Direction
Return the lines from the line containing "Keep writing the" through the line containing "return material" exactly. No other line should appear in the answer.

Excerpted data
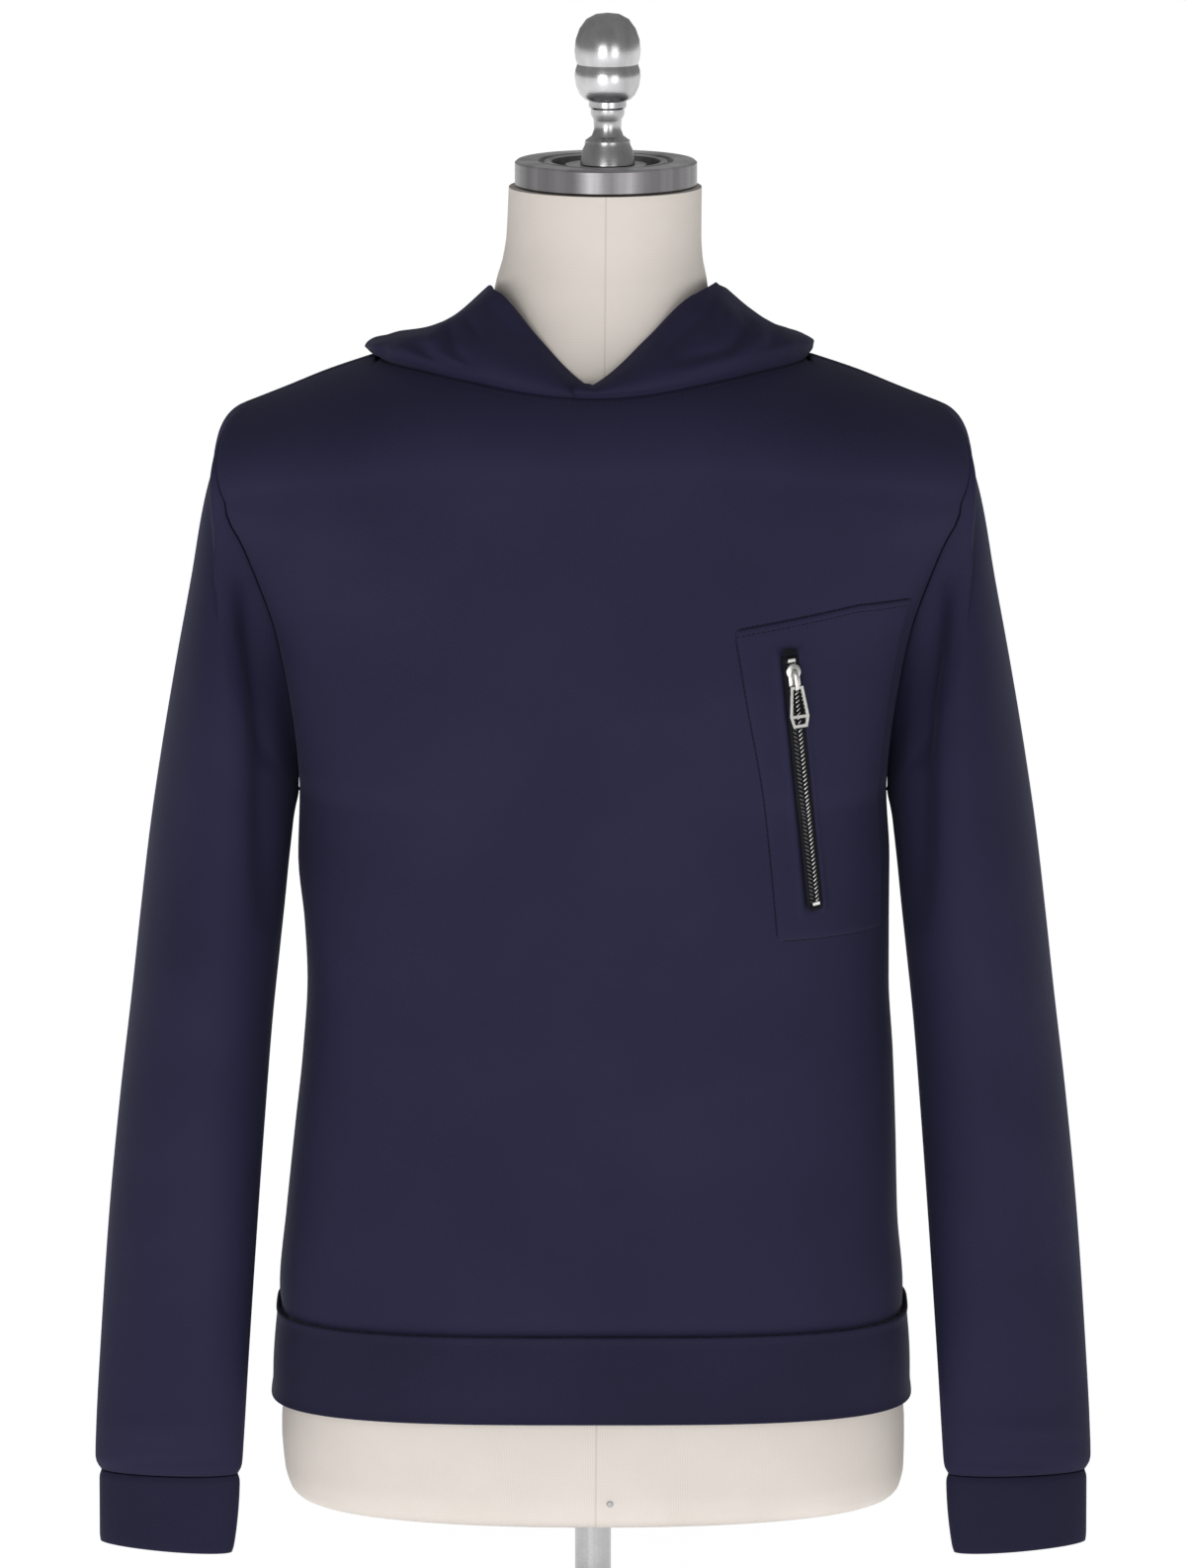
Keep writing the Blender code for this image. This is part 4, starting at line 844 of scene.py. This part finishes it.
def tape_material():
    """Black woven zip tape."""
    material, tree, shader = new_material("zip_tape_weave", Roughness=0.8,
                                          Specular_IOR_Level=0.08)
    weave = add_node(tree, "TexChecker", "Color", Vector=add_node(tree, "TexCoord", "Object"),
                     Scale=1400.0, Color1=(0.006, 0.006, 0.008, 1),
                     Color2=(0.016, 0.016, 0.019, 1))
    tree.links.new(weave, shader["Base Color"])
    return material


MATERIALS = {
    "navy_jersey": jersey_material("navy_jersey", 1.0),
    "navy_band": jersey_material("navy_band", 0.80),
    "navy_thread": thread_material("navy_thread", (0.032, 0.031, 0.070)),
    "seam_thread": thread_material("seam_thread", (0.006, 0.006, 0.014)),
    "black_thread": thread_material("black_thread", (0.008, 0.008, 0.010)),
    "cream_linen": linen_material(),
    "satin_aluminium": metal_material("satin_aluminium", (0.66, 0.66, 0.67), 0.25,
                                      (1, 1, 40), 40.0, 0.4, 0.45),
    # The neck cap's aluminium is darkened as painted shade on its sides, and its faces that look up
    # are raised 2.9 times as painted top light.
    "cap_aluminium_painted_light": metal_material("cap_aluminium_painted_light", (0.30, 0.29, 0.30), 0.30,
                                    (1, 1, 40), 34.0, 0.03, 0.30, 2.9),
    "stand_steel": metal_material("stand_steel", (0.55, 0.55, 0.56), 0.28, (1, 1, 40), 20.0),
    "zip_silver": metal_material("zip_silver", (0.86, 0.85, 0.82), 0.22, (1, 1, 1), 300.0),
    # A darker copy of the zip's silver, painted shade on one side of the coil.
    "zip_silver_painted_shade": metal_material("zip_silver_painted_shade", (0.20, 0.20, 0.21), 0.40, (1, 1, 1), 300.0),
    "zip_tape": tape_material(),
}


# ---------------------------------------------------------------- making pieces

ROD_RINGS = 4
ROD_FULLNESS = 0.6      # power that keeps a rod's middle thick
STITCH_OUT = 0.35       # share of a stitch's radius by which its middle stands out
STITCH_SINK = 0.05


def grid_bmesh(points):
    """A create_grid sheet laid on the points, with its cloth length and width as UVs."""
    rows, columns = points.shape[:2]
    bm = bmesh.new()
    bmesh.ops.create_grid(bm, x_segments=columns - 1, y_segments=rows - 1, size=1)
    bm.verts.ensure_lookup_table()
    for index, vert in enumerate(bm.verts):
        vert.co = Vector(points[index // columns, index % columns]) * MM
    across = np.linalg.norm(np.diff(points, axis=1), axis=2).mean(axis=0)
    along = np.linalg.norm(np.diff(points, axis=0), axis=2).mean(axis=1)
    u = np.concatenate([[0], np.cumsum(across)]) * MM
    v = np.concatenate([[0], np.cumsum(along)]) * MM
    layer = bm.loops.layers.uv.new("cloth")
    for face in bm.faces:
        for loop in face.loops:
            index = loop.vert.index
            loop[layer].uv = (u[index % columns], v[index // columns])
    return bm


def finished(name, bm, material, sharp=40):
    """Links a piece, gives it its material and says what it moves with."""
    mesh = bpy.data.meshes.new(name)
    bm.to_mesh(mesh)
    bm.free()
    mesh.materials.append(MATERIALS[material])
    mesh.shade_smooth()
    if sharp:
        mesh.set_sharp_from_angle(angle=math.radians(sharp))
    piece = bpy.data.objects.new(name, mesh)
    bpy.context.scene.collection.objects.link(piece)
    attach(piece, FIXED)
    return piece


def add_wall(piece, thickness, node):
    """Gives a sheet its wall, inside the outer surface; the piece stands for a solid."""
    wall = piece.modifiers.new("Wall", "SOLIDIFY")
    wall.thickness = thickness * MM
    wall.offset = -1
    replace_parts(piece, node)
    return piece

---

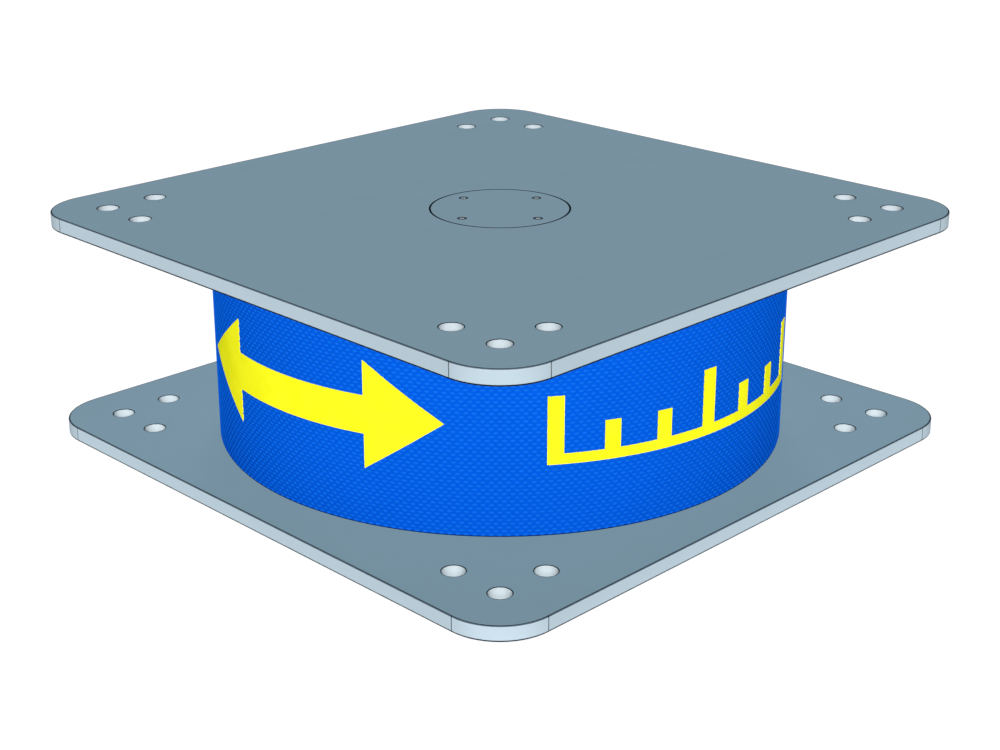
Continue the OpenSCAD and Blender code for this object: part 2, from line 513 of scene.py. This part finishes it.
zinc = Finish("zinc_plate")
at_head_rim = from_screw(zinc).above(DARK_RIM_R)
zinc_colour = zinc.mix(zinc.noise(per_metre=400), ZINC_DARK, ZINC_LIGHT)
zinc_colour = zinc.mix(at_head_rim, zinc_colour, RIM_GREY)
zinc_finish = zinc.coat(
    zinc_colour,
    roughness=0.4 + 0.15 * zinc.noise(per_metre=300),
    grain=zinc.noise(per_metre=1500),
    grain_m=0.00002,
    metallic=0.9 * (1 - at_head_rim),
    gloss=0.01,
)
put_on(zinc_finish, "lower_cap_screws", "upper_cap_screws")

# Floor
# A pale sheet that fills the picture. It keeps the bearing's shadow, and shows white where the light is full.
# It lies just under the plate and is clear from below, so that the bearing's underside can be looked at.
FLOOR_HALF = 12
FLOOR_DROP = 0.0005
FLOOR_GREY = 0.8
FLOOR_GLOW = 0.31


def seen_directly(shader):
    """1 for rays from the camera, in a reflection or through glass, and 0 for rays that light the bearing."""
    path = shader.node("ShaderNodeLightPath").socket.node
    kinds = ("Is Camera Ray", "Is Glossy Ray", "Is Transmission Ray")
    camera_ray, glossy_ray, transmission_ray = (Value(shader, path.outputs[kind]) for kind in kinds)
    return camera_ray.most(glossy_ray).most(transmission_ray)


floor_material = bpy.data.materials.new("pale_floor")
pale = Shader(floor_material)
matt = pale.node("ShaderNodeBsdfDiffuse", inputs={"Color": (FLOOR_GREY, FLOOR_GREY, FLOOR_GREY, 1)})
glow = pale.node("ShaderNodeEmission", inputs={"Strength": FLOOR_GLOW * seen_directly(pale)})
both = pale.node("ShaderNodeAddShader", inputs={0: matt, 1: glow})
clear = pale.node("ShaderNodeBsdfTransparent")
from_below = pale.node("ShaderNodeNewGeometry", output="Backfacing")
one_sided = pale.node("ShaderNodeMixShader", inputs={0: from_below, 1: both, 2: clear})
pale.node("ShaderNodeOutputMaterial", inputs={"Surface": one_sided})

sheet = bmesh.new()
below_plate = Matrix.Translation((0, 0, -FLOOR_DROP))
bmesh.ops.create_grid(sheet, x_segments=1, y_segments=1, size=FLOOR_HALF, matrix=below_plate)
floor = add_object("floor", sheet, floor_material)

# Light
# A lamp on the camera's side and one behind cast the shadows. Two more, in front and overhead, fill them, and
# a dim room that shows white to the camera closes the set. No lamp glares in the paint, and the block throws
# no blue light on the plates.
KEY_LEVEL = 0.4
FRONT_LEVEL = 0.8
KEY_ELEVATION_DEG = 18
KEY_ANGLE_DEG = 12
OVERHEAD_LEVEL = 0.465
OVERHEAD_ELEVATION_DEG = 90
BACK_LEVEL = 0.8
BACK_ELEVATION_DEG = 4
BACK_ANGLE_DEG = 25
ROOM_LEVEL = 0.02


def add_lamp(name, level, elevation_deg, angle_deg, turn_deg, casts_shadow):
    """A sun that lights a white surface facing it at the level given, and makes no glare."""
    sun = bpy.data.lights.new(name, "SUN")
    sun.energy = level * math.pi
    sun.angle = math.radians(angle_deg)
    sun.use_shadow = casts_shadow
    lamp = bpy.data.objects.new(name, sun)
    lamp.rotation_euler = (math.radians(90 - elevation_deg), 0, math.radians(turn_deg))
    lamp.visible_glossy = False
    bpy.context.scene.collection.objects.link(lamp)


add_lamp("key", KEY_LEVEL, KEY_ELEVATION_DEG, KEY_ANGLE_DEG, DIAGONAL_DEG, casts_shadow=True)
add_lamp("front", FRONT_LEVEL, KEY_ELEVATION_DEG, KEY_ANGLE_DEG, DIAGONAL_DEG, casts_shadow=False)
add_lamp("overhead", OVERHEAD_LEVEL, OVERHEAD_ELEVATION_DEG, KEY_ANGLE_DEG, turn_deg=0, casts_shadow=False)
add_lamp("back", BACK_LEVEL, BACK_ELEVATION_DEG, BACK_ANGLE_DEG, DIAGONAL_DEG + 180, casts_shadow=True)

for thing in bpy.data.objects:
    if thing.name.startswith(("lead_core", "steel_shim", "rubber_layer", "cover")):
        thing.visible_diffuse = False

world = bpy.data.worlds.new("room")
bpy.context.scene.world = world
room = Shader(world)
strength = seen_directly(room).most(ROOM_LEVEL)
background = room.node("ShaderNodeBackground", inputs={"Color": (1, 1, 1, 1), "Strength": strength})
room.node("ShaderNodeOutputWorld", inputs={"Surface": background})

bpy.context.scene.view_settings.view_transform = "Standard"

Full answer
Keep writing the Blender code for this image. This is part 4, starting at line 844 of scene.py. This part finishes it.
def tape_material():
    """Black woven zip tape."""
    material, tree, shader = new_material("zip_tape_weave", Roughness=0.8,
                                          Specular_IOR_Level=0.08)
    weave = add_node(tree, "TexChecker", "Color", Vector=add_node(tree, "TexCoord", "Object"),
                     Scale=1400.0, Color1=(0.006, 0.006, 0.008, 1),
                     Color2=(0.016, 0.016, 0.019, 1))
    tree.links.new(weave, shader["Base Color"])
    return material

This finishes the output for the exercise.